A photo essay doesn't need to always be dramatic and dense. They can be done just for the fun of it, or to discover new possibilities for the photographic narrative. Some topics that are generous when they are addressed are:

  • The City
  • Color
  • Joy
  • Fear
  • Sadness
  • Love
  • Everyday Work

2. Choosing subjects correctly

When working a photographic essay, is important to choose subjects correctly to keep ourselves within a certain scope. Even if you don't have a human subject to portray, making use of personification can always be a good guide to avoid losing course. For example, you can focus on silence by stating that the images attempted to capture the presence of silence. Also, solitude can be addressed without any human elements, but still maintain the purpose of capturing "the human footprint", for example.

3. Quantity of images

It is important to define the number of pictures we are willing to present on our final essay. Defining that number is important for a couple of reasons. The first one is because it will set the bar of our project's scope (critical when we start to consider our resources). The second one is our readers.

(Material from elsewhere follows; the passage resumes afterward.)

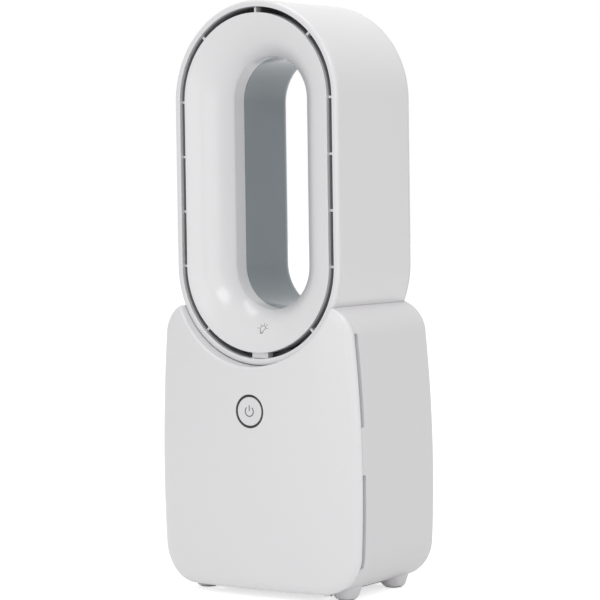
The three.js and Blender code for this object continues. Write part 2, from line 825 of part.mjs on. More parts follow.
function inletRing() {
  return turned([
    [inletThroat, shroudBottomZ],
    [inletThroat, shroudBottomZ - 3],
    [inletThroat + 0.8, shroudBottomZ - 5],
    [inletThroat + 3.4, bracketZ[0] + 0.8],
    [inletThroat + 4.6, bracketZ[0] + 1.6],
    [inletThroat + 2.4, damperTopZ],
    [flangeRadius, damperTopZ],
    [flangeRadius, shroudBottomZ],
  ]);
}

function impellerShroud() {
  const inner = [];
  for (let i = 0; i <= 4; i += 1) {
    const z = THREE.MathUtils.lerp(impellerZ[0], impellerZ[1], i / 4);
    inner.push([shroudAt(z), z]);
  }
  const outer = inner.slice(1).reverse().map(([r, z]) => [r + shroudWall, z]);
  return turned([
    [inletThroat + 1, shroudBottomZ],
    ...inner,
    [shroudRadius, shroudTopZ],
    [flangeRadius, shroudTopZ],
    [flangeRadius, shroudTopZ - 2],
    [shroudRadius + shroudWall, shroudTopZ - 2.5],
    ...outer,
    [inletThroat + 3, shroudBottomZ + 4],
    [inletThroat + 3, shroudBottomZ + 2],
    [flangeRadius, shroudBottomZ + 2],
    [flangeRadius, shroudBottomZ],
  ]);
}

const hubAt = (z) => {
  const t = THREE.MathUtils.clamp((z - impellerZ[0]) / (impellerZ[1] - impellerZ[0]), 0, 1);
  return THREE.MathUtils.lerp(impellerHub[0], impellerHub[1], 1 - Math.cos((t * Math.PI) / 2));
};

// A thin twisted blade between two radius functions; lean is its angle at height share t.
function blade({ zs, inner, outer, lean, thickness, steps }) {
  const rings = [];
  for (let i = 0; i <= steps; i += 1) {
    const t = i / steps;
    const z = THREE.MathUtils.lerp(zs[0], zs[1], t);
    const point = (r, side) => {
      const angle = lean(t) + (side * thickness) / (2 * r);
      return new THREE.Vector3(r * Math.cos(angle), axisY + r * Math.sin(angle), z);
    };
    rings.push([point(inner(z), -1), point(outer(z), -1), point(outer(z), 1), point(inner(z), 1)]);
  }
  return skin(rings);
}

function aroundAxis(geometry, index, count) {
  const copy = geometry.clone();
  copy.translate(0, -axisY, 0);
  copy.rotateZ((index / count) * 2 * Math.PI);
  copy.translate(0, axisY, 0);
  return copy;
}

function impeller() {
  const outline = [[shaftRadius + shaftGap, impellerZ[0]]];
  for (let i = 0; i <= 4; i += 1) {
    const z = THREE.MathUtils.lerp(impellerZ[0], impellerZ[1], i / 4);
    outline.push([hubAt(z), z]);
  }
  outline.push([impellerHub[1] - 2, impellerZ[1]], [impellerHub[1] - 6, impellerZ[1] - 5]);
  outline.push([5, impellerZ[1] - 9], [5, impellerZ[1]], [shaftRadius + shaftGap, impellerZ[1]]);
  const hub = turned(outline);
  const one = blade({
    zs: [impellerZ[0] + 0.5, impellerZ[1] - 0.5],
    inner: (z) => hubAt(z) - 1.5,
    outer: (z) => shroudAt(z) - impellerTipGap,
    lean: (t) => radians(bladeWrap) * Math.sin((t * Math.PI) / 2),
    thickness: bladeThickness,
    steps: 5,
  });
  const blades = Array.from({ length: bladeCount }, (_, i) => aroundAxis(one, i, bladeCount));
  return join(hub, ...blades);
}

function motorPod() {
  const cup = turned([
    [shaftRadius + 3, podZ[0]],
    [podRadius - 4, podZ[0]],
    [podRadius, podZ[0] + 4],
    [podRadius, podZ[1]],
    [podRadius - podWall, podZ[1]],
    [podRadius - podWall, podZ[0] + 5],
    [podRadius - podWall - 3, podZ[0] + podWall],
    [shaftRadius + 3, podZ[0] + podWall],
  ]);
  const one = blade({
    zs: [podZ[0] + 5, podZ[1] - 8],
    inner: () => podRadius - 1,
    outer: () => shroudRadius * Math.cos(Math.PI / roundSteps) - gap,
    lean: (t) => radians(-38) * (1 - t) ** 2,
    thickness: 1.5,
    steps: 3,
  });
  const vanes = Array.from({ length: vaneCount }, (_, i) => aroundAxis(one, i, vaneCount));
  return join(cup, ...vanes);
}

const canWall = 1;
const bearingSeat = bearingRadius + gap;

function motorCan() {
  return turned([
    [shaftRadius + 0.8, motorZ[0]],
    [motorRadius, motorZ[0]],
    [motorRadius, motorZ[1]],
    [motorRadius - canWall, motorZ[1]],
    [motorRadius - canWall, motorZ[0] + 1.2],
    [bearingSeat + 1.2, motorZ[0] + 1.2],
    [bearingSeat + 1.2, motorZ[0] + 1.2 + bearingHeight],
    [bearingSeat, motorZ[0] + 1.2 + bearingHeight],
    [bearingSeat, motorZ[0] + 1.2],
    [shaftRadius + 0.8, motorZ[0] + 1.2],
  ], smallSteps);
}

function motorEndCap() {
  const top = motorZ[1] + 1.5;
  return turned([
    [shaftRadius + 0.8, top],
    [motorRadius, top],
    [motorRadius, motorZ[1]],
    [motorRadius - canWall - gap, motorZ[1]],
    [motorRadius - canWall - gap, motorZ[1] - 2],
    [motorRadius - canWall - gap - 1, motorZ[1] - 2],
    [motorRadius - canWall - gap - 1, motorZ[1]],
    [bearingSeat + 1.2, motorZ[1]],
    [bearingSeat + 1.2, motorZ[1] - bearingHeight],
    [bearingSeat, motorZ[1] - bearingHeight],
    [bearingSeat, motorZ[1]],
    [shaftRadius + 0.8, motorZ[1]],
  ], smallSteps);
}

function bearing(z) {
  return turned([
    [shaftRadius + shaftGap, z],
    [bearingRadius, z],
    [bearingRadius, z + bearingHeight],
    [shaftRadius + shaftGap, z + bearingHeight],
  ], smallSteps);
}

const magnetZ = [motorZ[0] + 2 * bearingHeight + 1, motorZ[1] - 2 * bearingHeight];

function motorStator() {
  const inner = magnetRadius + 0.5;
  const outer = motorRadius - canWall - gap;
  const yokeWidth = outer - inner - coilLength;
  const yoke = turned([
    [outer - yokeWidth, magnetZ[0]],
    [outer, magnetZ[0]],
    [outer, magnetZ[1]],
    [outer - yokeWidth, magnetZ[1]],
  ], smallSteps);
  const halfCoil = (inner * Math.PI) / toothCount - 2 * gap;
  const halfTooth = halfCoil / 2;
  const rise = coilLength / 6;
  const teeth = [];
  for (let i = 0; i < toothCount; i += 1) {
    const tooth = block(
      [inner, axisY - halfTooth, magnetZ[0] + 2 * rise],
      [outer - yokeWidth / 2, axisY + halfTooth, magnetZ[1] - 2 * rise],
    );
    const coil = block(
      [inner + rise, axisY - halfCoil, magnetZ[0] + rise],
      [outer - yokeWidth / 2, axisY + halfCoil, magnetZ[1] - rise],
    );
    teeth.push(aroundAxis(join(tooth, coil), i, toothCount));
  }
  return join(yoke, ...teeth);
}

function rotorMagnet() {
  return turned([
    [shaftRadius + shaftGap, magnetZ[0]],
    [magnetRadius, magnetZ[0]],
    [magnetRadius, magnetZ[1]],
    [shaftRadius + shaftGap, magnetZ[1]],
  ], smallSteps);
}

const spinnerZ = [impellerZ[0] - 5, impellerZ[0] - gap];

function motorShaft() {
  return rod(shaftRadius, [0, axisY, spinnerZ[0] + 3], [0, axisY, motorZ[1] + 1], smallSteps);
}

function spinnerNut() {
  return turned([
    [0, spinnerZ[0]],
    [6, spinnerZ[0] + 1.2],
    [9.5, spinnerZ[1]],
    [shaftRadius + shaftGap, spinnerZ[1]],
    [shaftRadius + shaftGap, spinnerZ[0] + 3 - gap],
    [0, spinnerZ[0] + 3 - gap],
  ], smallSteps);
}

function ductSection(z, share, inset) {
  const points = [];
  const count = roundSteps;
  const corner = 12;
  for (let i = 0; i < count; i += 1) {
    const angle = ((i + 0.5) / count) * 2 * Math.PI;
    const round = [(flangeRadius - inset) * Math.cos(angle), (flangeRadius - inset) * Math.sin(angle)];
    const quadrant = [Math.sign(Math.cos(angle)), Math.sign(Math.sin(angle))];
    const square = quadrant.map((sign, k) => sign * (ductHalf[k] - corner)
      + (corner - inset) * [Math.cos(angle), Math.sin(angle)][k]);
    points.push(new THREE.Vector3(
      THREE.MathUtils.lerp(round[0], square[0], share),
      axisY + THREE.MathUtils.lerp(round[1], square[1], share),
      z,
    ));
  }
  return points;
}

function airDuct() {
  const levels = [[0, 0], [0.08, 0], [0.32, 0.5], [0.53, 1], [1, 1]]
    .map(([rise, share]) => [THREE.MathUtils.lerp(shroudTopZ, ductTopZ, rise), share]);
  const outer = levels.map(([z, share]) => ductSection(z, share, 0));
  const inner = levels.map(([z, share]) => ductSection(z, share, ductWall)).reverse();
  return skin([...outer, ...inner], true);
}

add('fan_bracket', fanBracket(), greyPlastic());
add('damper_ring', damperRing(), blackRubber());
add('inlet_ring', inletRing(), greyPlastic());
add('impeller_shroud', impellerShroud(), greyPlastic());
add('impeller', impeller(), darkPlastic());
add('spinner_nut', spinnerNut(), darkPlastic());
add('motor_pod', motorPod(), greyPlastic());
add('motor_can', motorCan(), steel());
add('motor_end_cap', motorEndCap(), steel());
add('lower_bearing', bearing(motorZ[0] + 1.2), steel());
add('upper_bearing', bearing(motorZ[1] - bearingHeight), steel());
add('motor_stator', motorStator(), brass());
add('rotor_magnet', rotorMagnet(), darkPlastic());
add('motor_shaft', motorShaft(), steel());
add('air_duct', airDuct(), greyPlastic());

// ---------------------------------------------------------------- electrics
function controlBoard() {
  const { y, z, thickness } = boardSize;
  const low = [boardX, axisY - y / 2, boardCentreZ - z / 2];
  const plate = block(low, [boardX + thickness, axisY + y / 2, boardCentreZ + z / 2]);
  const face = boardX + thickness;
  // A box on the board: its middle as shares of the board, its size as shares of the board's height.
  const component = ([shareY, shareZ], [sizeY, sizeZ, height]) => {
    const [middleY, middleZ] = [axisY + shareY * y, boardCentreZ + shareZ * z];
    return block(
      [face - thickness / 4, middleY - (sizeY * z) / 2, middleZ - (sizeZ * z) / 2],
      [face + height * z, middleY + (sizeY * z) / 2, middleZ + (sizeZ * z) / 2],
    );
  };
  const capacitor = ([shareY, shareZ], radius, height) => {
    const [middleY, middleZ] = [axisY + shareY * y, boardCentreZ + shareZ * z];
    return rod(radius * z, [face - thickness / 4, middleY, middleZ], [face + height * z, middleY, middleZ]);
  };
  return join(
    plate,
    component([-0.3, 0.28], [0.24, 0.24, 0.16]),
    component([0.27, -0.32], [0.32, 0.16, 0.12]),
    component([0, 0], [0.2, 0.2, 0.035]),
    capacitor([0.3, 0.24], 0.08, 0.2),
    capacitor([-0.3, -0.16], 0.06, 0.16),
  );
}

function powerInlet() {
  const barrel = rod(jackRadius, [0, bodyRearY - 8, jackZ], [0, bodyRearY - 0.4, jackZ], 20);
  const half = jackRadius + 1.6;
  const body = block([-half, bodyRearY - bodyWall - gap - 12, jackZ - half],
    [half, bodyRearY - bodyWall - gap, jackZ + half]);
  const bore = rod(jackBore, [0, bodyRearY - 10, jackZ], [0, bodyRearY + 2, jackZ], 16);
  const pin = rod(1, [0, bodyRearY - 11, jackZ], [0, bodyRearY - 1.5, jackZ], 12);
  return join(cut(join(barrel, body), bore), pin);
}

add('control_board', controlBoard(), boardGreen());
add('power_inlet', powerInlet(), darkPlastic());

// ---------------------------------------------------------------- base, feet and screws
const baseTopZ = bodyBottomZ - gap;

function basePlate() {
  const shape = roundedRectangle(baseHalf[0], baseHalf[1], 12);
  const plate = extrudedAlongZ(shape, baseTopZ - baseThickness, baseTopZ, 5);
  plate.translate(0, axisY, 0);
  const holes = pillarPlaces.map(([x, y]) => rod(screwRadius + gap, [x, y, 0], [x, y, 10], 12));
  const feet = footPlaces.map(([x, y]) => rod(footTopRadius + 2, [x, y, 0], [x, y, 10], footSteps));
  return cut(plate, ...holes, ...feet);
}

const footPlaces = fourCorners([0, footCentreY], footAt);
const footNames = ['front_left', 'front_right', 'rear_left', 'rear_right'];

function foot([x, y]) {
  const top = bodyBottomZ + 4;
  const peg = turned([
    [0, padThickness],
    [footBottomRadius - 0.6, padThickness],
    [footBottomRadius, padThickness + 0.5],
    [footBottomRadius + 0.8, bodyBottomZ * 0.65],
    [footTopRadius - 1.2, bodyBottomZ],
    [footTopRadius, top],
    [0, top],
  ], footSteps, [x, y]);
  return cut(peg, outlineBlock(-gap, -20, bodyRearY + 20));
}

function footPad([x, y]) {
  return turned([[0, 0], [padRadius, 0], [padRadius, padThickness], [0, padThickness]], footSteps, [x, y]);
}

function baseScrew([x, y]) {
  return turned([
    [0, baseTopZ - baseThickness - 1.4],
    [screwRadius + 1.6, baseTopZ - baseThickness - 1.4],
    [screwRadius + 1.6, baseTopZ - baseThickness],
    [screwRadius, baseTopZ - baseThickness],
    [screwRadius, floorZ + 10],
    [0, floorZ + 11],
  ], 12, [x, y]);
}

add('base_plate', basePlate(), greyPlastic());
footPlaces.forEach((place, i) => {
  add(`foot_${footNames[i]}`, foot(place), white());
  add(`foot_pad_${footNames[i]}`, footPad(place), blackRubber());
});
pillarPlaces.forEach((place, i) => add(`base_screw_${i + 1}`, baseScrew(place), steel()));

// The ground under the middle of the bounding box is the origin.
fan.position.y = -(panelCrownY + bodyRearY) / 2;

export default fan;
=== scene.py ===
"""The looks of a bladeless fan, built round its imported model.

Sizes are in millimetres, as in the fan's drawing, with y measured backwards from the plane of the
air slot. A finished piece is brought to metres and to the model's own place once, in Workshop.
"""

import json
import logging
import math
from dataclasses import dataclass
from enum import Enum
from typing import Callable, Iterable, Optional, Sequence

import bmesh
import bpy
from mathutils import Matrix, Vector


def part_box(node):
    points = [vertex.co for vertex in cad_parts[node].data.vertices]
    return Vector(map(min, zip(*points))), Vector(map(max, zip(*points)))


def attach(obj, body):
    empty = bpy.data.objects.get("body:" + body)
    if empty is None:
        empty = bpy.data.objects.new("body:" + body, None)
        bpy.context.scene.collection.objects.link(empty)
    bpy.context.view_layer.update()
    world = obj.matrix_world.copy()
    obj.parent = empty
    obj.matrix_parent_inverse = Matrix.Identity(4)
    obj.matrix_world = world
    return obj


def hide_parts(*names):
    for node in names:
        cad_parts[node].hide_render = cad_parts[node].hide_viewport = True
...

The story should be told from start to finish with high impact, just like a short novel or a story. If we stuff our essay with “filler” images, it will ultimately lose its power.

4. Execution

Let the fun part begin! After defining the previous three elements, we can start shooting to create a great storytelling essay.

5. Editing

Editing must not be confused with post-processing, which is an important element of the production of the final photographs. Editing refers to the precise selection of the images that will be included in our essay. There is no perfect quantity or order. You (or your editor) will have to be very objective to select the perfect mix to tell the story the way you want it to be told.

Constant planning, execution and checking can and should be applied to all the stages discussed above. Photo essays are a great way to improve not just as photographers, but as storytellers, too. Viewing photo essays with a reader's mindset will give you a better feeling of photography’s storytelling power.